The aristocrat retiree needs the full two million to generate fifty thousand of income at two and a half percent. The wheel retiree might generate the same fifty thousand against eight hundred thousand to one million in collateral, leaving capital available for other purposes.

The blended approach

Many of our members do not choose one or the other. They run both. They keep a core position in dividend aristocrats for long term appreciation and quality income, and they layer wheel income on a separate cash position for higher current cashflow.

The blend captures the strengths of each. Aristocrat dividends provide a baseline that requires no active management. Wheel premium provides higher current income that requires weekly attention.
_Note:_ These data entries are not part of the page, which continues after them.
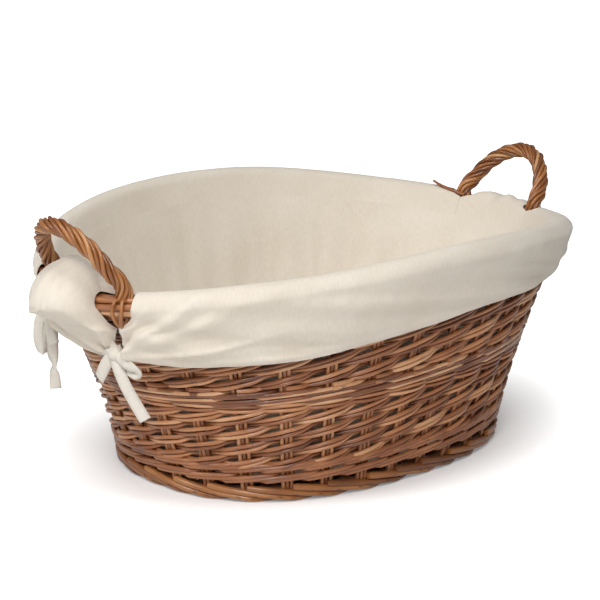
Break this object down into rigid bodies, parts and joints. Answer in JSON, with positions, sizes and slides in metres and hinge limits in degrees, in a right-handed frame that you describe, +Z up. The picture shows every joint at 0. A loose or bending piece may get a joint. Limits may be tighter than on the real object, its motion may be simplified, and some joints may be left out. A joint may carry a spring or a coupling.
{
  "type": "laundry basket",
  "caption": "Oval flared willow basket with dipped ends, roped end handles and a loose cotton liner that rolls over the rim and ties with tape bows.",
  "frame": {"origin": "centre of the footprint of the whole basket, on the plane its foot border stands on", "axes": "+Z up, +X along the basket's long side towards the right handle, +Y towards the back; the front is the long side seen first in the source picture"},
  "size_m": [0.6881, 0.4904, 0.3003],
  "materials": {
    "steamed_willow": "satin",
    "border_willow": "satin",
    "calico": "matte",
    "cotton_tape": "matte"
  },
  "bodies": {
    "root": {"stake_01": "steamed_willow", "stake_02": "steamed_willow", "stake_03": "steamed_willow", "stake_04": "steamed_willow", "stake_05": "steamed_willow", "stake_06": "steamed_willow", "stake_07": "steamed_willow", "stake_08": "steamed_willow", "stake_09": "steamed_willow", "stake_10": "steamed_willow", "stake_11": "steamed_willow", "stake_12": "steamed_willow", "stake_13": "steamed_willow", "stake_14": "steamed_willow", "stake_15": "steamed_willow", "stake_16": "steamed_willow", "stake_17": "steamed_willow", "stake_18": "steamed_willow", "stake_19": "steamed_willow", "stake_20": "steamed_willow", "stake_21": "steamed_willow", "stake_22": "steamed_willow", "stake_23": "steamed_willow", "stake_24": "steamed_willow", "stake_25": "steamed_willow", "stake_26": "steamed_willow", "stake_27": "steamed_willow", "stake_28": "steamed_willow", "stake_29": "steamed_willow", "stake_30": "steamed_willow", "base_wale": "steamed_willow", "lower_randing_1": "steamed_willow", "lower_randing_2": "steamed_willow", "lower_randing_3": "steamed_willow", "lower_randing_4": "steamed_willow", "mid_wale": "steamed_willow", "upper_randing_1": "steamed_willow", "upper_randing_2": "steamed_willow", "upper_randing_3": "steamed_willow", "upper_randing_4": "steamed_willow", "upper_randing_5": "steamed_willow", "top_wale": "steamed_willow", "foot_border": "border_willow", "rim_border": "steamed_willow", "base_slath": "steamed_willow", "base_weave": "steamed_willow", "left_handle_bow": "steamed_willow", "left_handle_rope": "border_willow", "right_handle_bow": "steamed_willow", "right_handle_rope": "border_willow", "liner_wall": "calico", "liner_floor": "calico", "skirt_front": "calico", "skirt_back": "calico", "flap_left": "calico", "flap_right": "calico", "left_near_bow": "cotton_tape", "left_far_bow": "cotton_tape", "right_near_bow": "cotton_tape", "right_far_bow": "cotton_tape"}
  },
  "joints": []
}
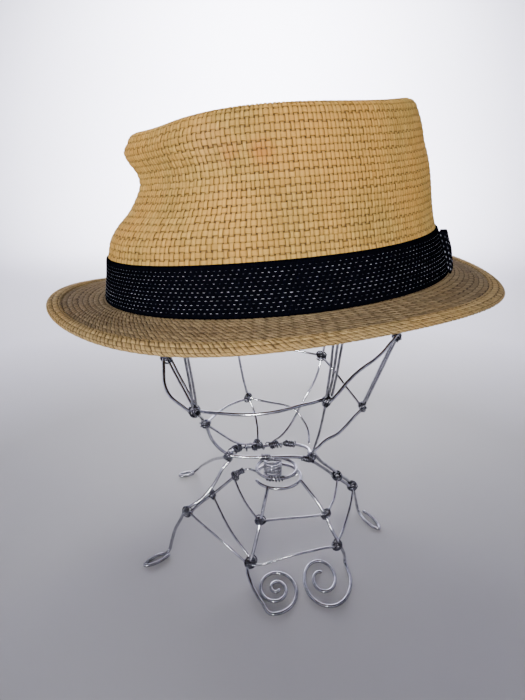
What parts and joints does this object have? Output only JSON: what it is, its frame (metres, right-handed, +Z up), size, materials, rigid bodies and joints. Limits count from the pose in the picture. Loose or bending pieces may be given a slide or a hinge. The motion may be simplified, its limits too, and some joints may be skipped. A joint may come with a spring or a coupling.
{
  "type": "straw hat on wire stand",
  "caption": "Woven straw trilby with a pinched crown, short brim and dark dashed ribbon band, resting on an open wire stand with scroll and loop feet.",
  "frame": {"origin": "middle of the bounding box in plan, at the height the feet stand on", "axes": "+Z up; the hat's front points to -X and its left side to -Y"},
  "size_m": [0.265, 0.2248, 0.285],
  "materials": {
    "straw": "woven, matt",
    "straw_tip": "woven, matt",
    "straw_hem": "woven, matt",
    "ribbon": "ribbed, with pale dashes",
    "wire": "bright drawn"
  },
  "bodies": {
    "root": {"crown": "straw", "crown_tip": "straw_tip", "brim": "straw", "brim_edge": "straw_hem", "band": "ribbon", "band_tab": "ribbon", "leg_front_left": "wire", "leg_front_right": "wire", "leg_left": "wire", "leg_right": "wire", "leg_back": "wire", "thigh_left": "wire", "thigh_right": "wire", "hub_bar": "wire", "hub_ring_back": "wire", "hub_ring_low": "wire", "hub_ring_mid": "wire", "hub_coil": "wire", "hub_link": "wire", "rung_high": "wire", "rung_low": "wire", "brace_left_outer": "wire", "brace_left_inner": "wire", "brace_left_high": "wire", "brace_right_high": "wire", "brace_right_low": "wire", "cage_front": "wire", "cage_left": "wire", "cage_left_pair_1": "wire", "cage_left_pair_2": "wire", "cage_right": "wire", "cage_right_pair_1": "wire", "cage_right_pair_2": "wire", "cage_right_back": "wire", "cage_right_low": "wire", "cage_left_low": "wire", "cage_left_hub": "wire", "cage_left_back": "wire", "cage_back": "wire", "cage_back_cross": "wire", "cage_back_top": "wire", "cage_front_right_low": "wire", "tip_ring": "wire", "stave_front": "wire", "stave_back": "wire", "stave_left_front_1": "wire", "stave_left_front_2": "wire", "stave_left_back_1": "wire", "stave_left_back_2": "wire", "stave_left_back_3": "wire", "stave_right_front": "wire", "stave_right_back": "wire"}
  },
  "joints": []
}
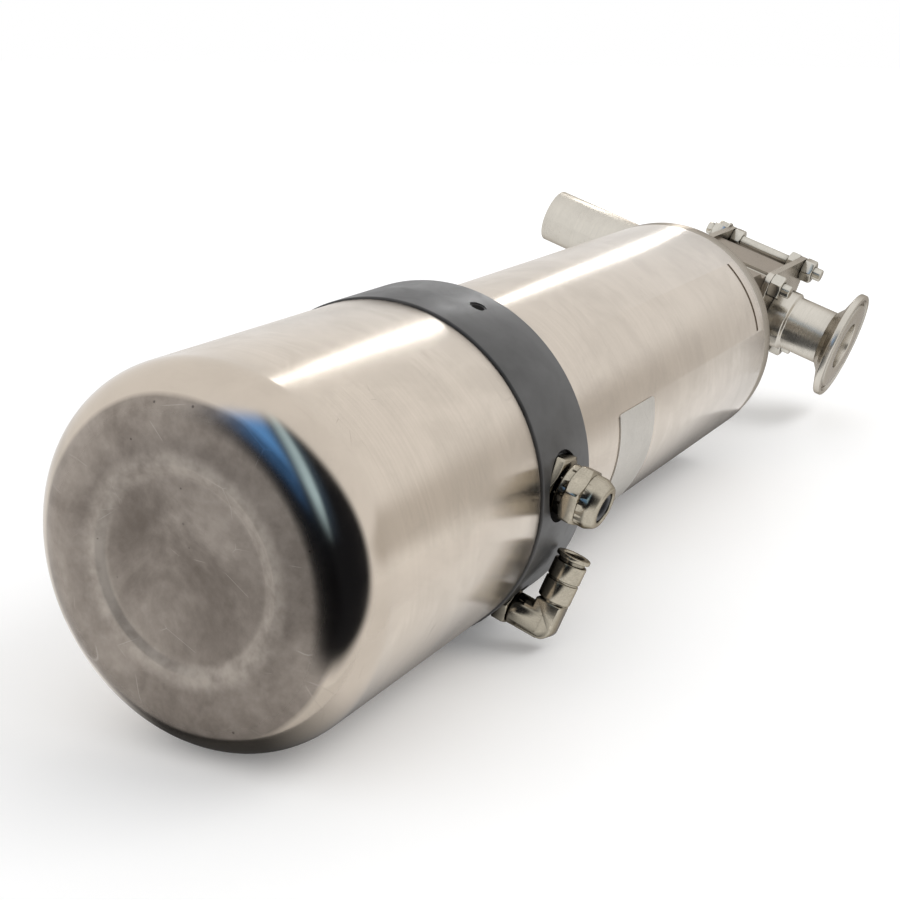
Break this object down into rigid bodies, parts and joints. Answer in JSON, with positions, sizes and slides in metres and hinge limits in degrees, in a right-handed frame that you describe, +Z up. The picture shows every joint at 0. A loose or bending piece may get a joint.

Together they fund a retirement that depends neither entirely on management decisions of dividend companies nor entirely on the option market.

If you are an aristocrat investor wondering whether to add a wheel sleeve, our JEPI vs wheel strategy post outlines how to think about allocation between yield products and direct premium selling. The same logic applies to dividend aristocrats. Run a portion through the wheel filter for ninety days and see how the income compares.

The bottom line

Dividend aristocrats are quality holdings. They are not, on a per dollar of capital basis, an efficient income generator. The wheel is more capital efficient and produces higher current cashflow at the cost of capped upside on the deployed portion.

For most retirees, a blend serves better than either pure approach. The aristocrats anchor the long term. The wheel funds the monthly cashflow. The two together produce a retirement income that depends on multiple independent mechanisms.

Decide what your portfolio is actually for, then size each component to its job.